The BOK had projected the country’s economy to grow at 2.1 percent in February, a slight revision from its previous 2.3 percent estimate before the coronavirus hit the global economy. Even in April, BOK Gov. Lee Ju-yeol said growth would not go negative, but manage to stay above 0 percent.
 
“Since April, we noticed that the global state of the coronavirus is settling down slower than we initially expected,” Gov.
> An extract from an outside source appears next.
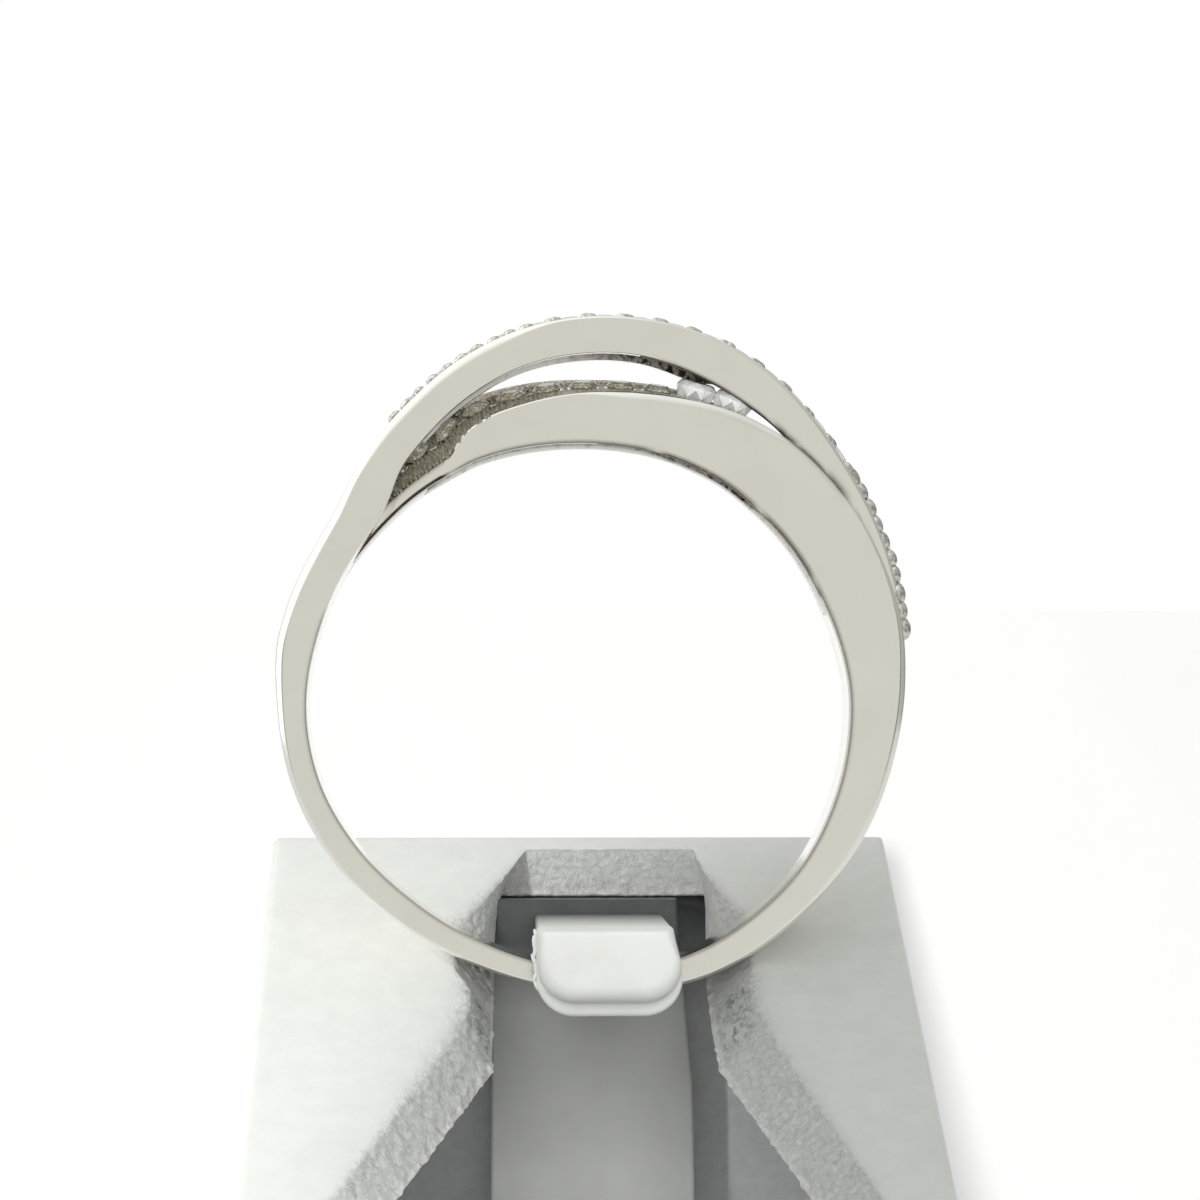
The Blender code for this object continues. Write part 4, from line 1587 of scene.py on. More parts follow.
@dataclass
class RoughStrip:
    """The rough dressing of a ribbon's outer surface: short ridges across it, between the stones."""

    name: str
    path: Path
    row: StoneRow
    ends: Pair
    pitch: float = 0.16
    lane: float = 0.26
    size: Triple = (0.062, 0.17, 0.060)
    margin: float = 0.10
    rear_margin: float = 0.30
    smooth_margin: float = 0.30
    smooth_below: float = 106.0
    clear: float = 0.50
    seed: int = 23
    shake: Pair = (0.03, 0.05)
    sunk: float = 0.02
    growth: Pair = (0.7, 1.25)
    twist: float = 0.3
    soot_and_shade: float = 0.75
    sides: int = 8
    bands: int = 4

    def places(self) -> list[Matrix]:
        """Return the frame of each ridge, scaled to its size.

        Returns:
            The frames.
        """
        random = np.random.default_rng(self.seed)
        angles = np.linspace(*self.ends, 200)
        along, across = self.shake
        spots = [self.path.middle(float(angle)) for angle in angles]
        length = sum((b - a).length for a, b in zip(spots, spots[1:]))
        seats = [seat.inverted() for seat in self.row.seats()]
        made = []
        for angle in self.path.spaced(*self.ends, round(length / self.pitch)):
            front, rear = self.path.edges(angle)
            width = (rear - front).length
            seat = self.path.seat(angle)
            margin = self.smooth_margin if angle < self.smooth_below else self.margin
            room = width - margin - self.rear_margin
            lanes = round(room / self.lane)
            for lane in range(lanes + 1):
                aside = -width / 2 + margin + room * lane / lanes
                shift = Vector((random.uniform(-along, along), aside + random.uniform(-across, across),
                                -self.sunk))
                spot = seat @ shift
                reach = min((matrix @ spot).xy.length for matrix in seats)
                if reach < self.clear:
                    continue
                size = Vector(self.size) * random.uniform(*self.growth)
                turn = Matrix.Rotation(random.uniform(-self.twist, self.twist), 4, "Z")
                made.append(seat @ Matrix.Translation(shift) @ turn @ Matrix.Diagonal(size).to_4x4())
        return made

    def build(self, bench: Bench) -> Piece:
        """Build the ridges as one joined mesh.

        Args:
            bench: The frame of the part.

        Returns:
            The ridges.
        """
        ball = unit_ball(self.sides, self.bands)
        copies = [transformed(ball, place) for place in self.places()]
        made = joined(self.name, copies, ball_quads(self.sides, self.bands), bench)
        made.data.uv_layers.new(name="sweep")
        store(made, "soot_and_shade", np.full(len(made.data.vertices), self.soot_and_shade))
        return made


@dataclass
class Ring:
    """The whole ring: two crossing ribbons, their stones and their grains."""

    upper: Path = field(default_factory=lambda: Path(UPPER_SECTIONS))
    lower: Path = field(default_factory=lambda: Path(LOWER_SECTIONS))
    upper_row: tuple[float, float, int] = (118.5, 15.0, 20)
    lower_row: tuple[float, float, int] = (144.0, 63.0, 13)
    raised: int = 2

    def build(self, bench: Bench) -> list[Piece]:
        """Build and dress the ring's pieces.

        Args:
            bench: Where the ring goes.

        Returns:
            The pieces made.
        """
        upper_row = StoneRow("upper", self.upper, *self.upper_row)
        lower_row = StoneRow(
            "lower", self.lower, *self.lower_row, raised=self.raised, filmed=True, beaded=False,
            grains_from=96.0, spread_from=180.0, grain_size=(0.12, 0.12, 0.11), grain_lift=-0.01,
            grain_aside=0.52)
        metals = [PolishedSilver().make(), DarkEdge().make(), CastHollow().make(), StoneBed().make()]
        grain, stone = GrainMetal().make(), ClearSapphire().make()
        pieces = []
        ribbons = (
            RibbonMetal(
                "upper_ribbon", self.upper, upper_row, hollow=(46.0, 122.0), bed=(11.0, 122.0),
                soot_and_shade=(96.0, 80.0), dark_rim=(48.0, 80.0), rear_lift=0.36, passes=self.lower,
                edge_shades=CROSSING_SHADES, soft_ends=(100.0, 132.0)),
            RibbonMetal(
                "lower_ribbon", self.lower, lower_row, hollow=(20.0, 126.0), bed=(60.0, 152.0),
                bed_soot=(60.0, 90.0), dark_rim=(24.0, 86.0), dark_front=(116.0, 152.0),
                dark_rear=(58.0, 88.0), deep_hollow_shade=LOWER_HOLLOW_SHADE, edge_shades=LOWER_EDGE_SHADES, soft_ends=(54.0, 84.0)),
        )
        strip = RoughStrip("lower_rough_strip", self.lower, lower_row, (151.0, 97.0)).build(bench)
        dress(strip, [], [metals[Zone.BED]])
        pieces.append(strip)
        for ribbon in ribbons:
            metal = ribbon.build(bench)
            dress(metal, ["ring_band"], metals)
            pieces.append(metal)
            row = ribbon.row
            stones = row.build_stones(bench)
            nodes = [f"{row.name}_stone_{index:02d}" for index in range(1, row.count + 1)]
            dress(stones, nodes, [stone])
            grains = row.build_grains(bench)
            dress(grains, [], [grain])
            pieces += [stones, grains]
        return pieces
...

Lee Ju-yeol said during a briefing Thursday.
 
Dismal figures for jobs and exports contributed to the sharp cut in the growth outlook.
 
According to BOK data, the country is expected to add a mere 30,000 new jobs in 2020 compared to 300,000 in 2019.   
 
Korea Customs Service data also showed that exports in April dropped by 24.3 percent on year followed by an additional 20.3 percent drop in the first 20 days of May. 
 
The bank warned that if the number of the infected people in the world peaks in the third quarter and decreases slower than it expects, Korea’s economy will contract even further — by 1.8 percent — this year.  
 
A 25 basis point cut to the country’s key interest rate was voted on unanimously by the six participating members of the reshuffled Monetary Policy Committee as worries over negative growth this year grew. Cho Yoon-je, one of three new members who joined the Monetary Policy Committee in April, was unable to participate in the vote due to his holding of stocks that exceeded a 30 million won limit set by the Public Service Ethics Act.  
 
The bank also hinted at purchases of government bonds as the government cranks up spending — including some 24 trillion won in two stimulus packages in the past months — to counter the coronavirus slowdown. A third supplementary budget is expected soon.  
 
 
“We are closely monitoring the market anxiety derived from unbalanced supply and demand of government bonds,” said Lee. “[If additional bonds are issued through the third supplementary budget,] and long-term interest rate volatility intensifies, the bank is ready to actively engage in purchasing treasury bonds for the sake of market stabilization.”
 
An additional rate cut seems unlikely at least for this year according to analysts as the rate’s effective floor is around 0.5 percent.  
 
“The possibility of an additional rate cut is very low,” said Kim Myoung-sil, a fixed-income analyst at Shinhan Investment. “Unless the U.S. Fed decides to implement a minus base rate, it would be burdensome for the BOK to make an additional cut."
 
There was disappointment in the market at the central bank's statement on purchasing bonds.   
 
"The central bank wasn't aggressive enough on its determination to buy government bonds," said Ahn Jae-kyun an analyst at Korea Investment & Securities. "Instead of pointing out that it would engage in the market when the volatility of long-term interest rates intensifies, it should have emphasized that the bank is ready to support the stabilization of supply and demand of state bonds when the third supplementary budget is issued."
 
The bank estimated the country’s GDP will grow 3.1 percent in 2021. Consumer prices were forecast to increase by 0.3 percent in 2020 and by 1.1 percent in 2021.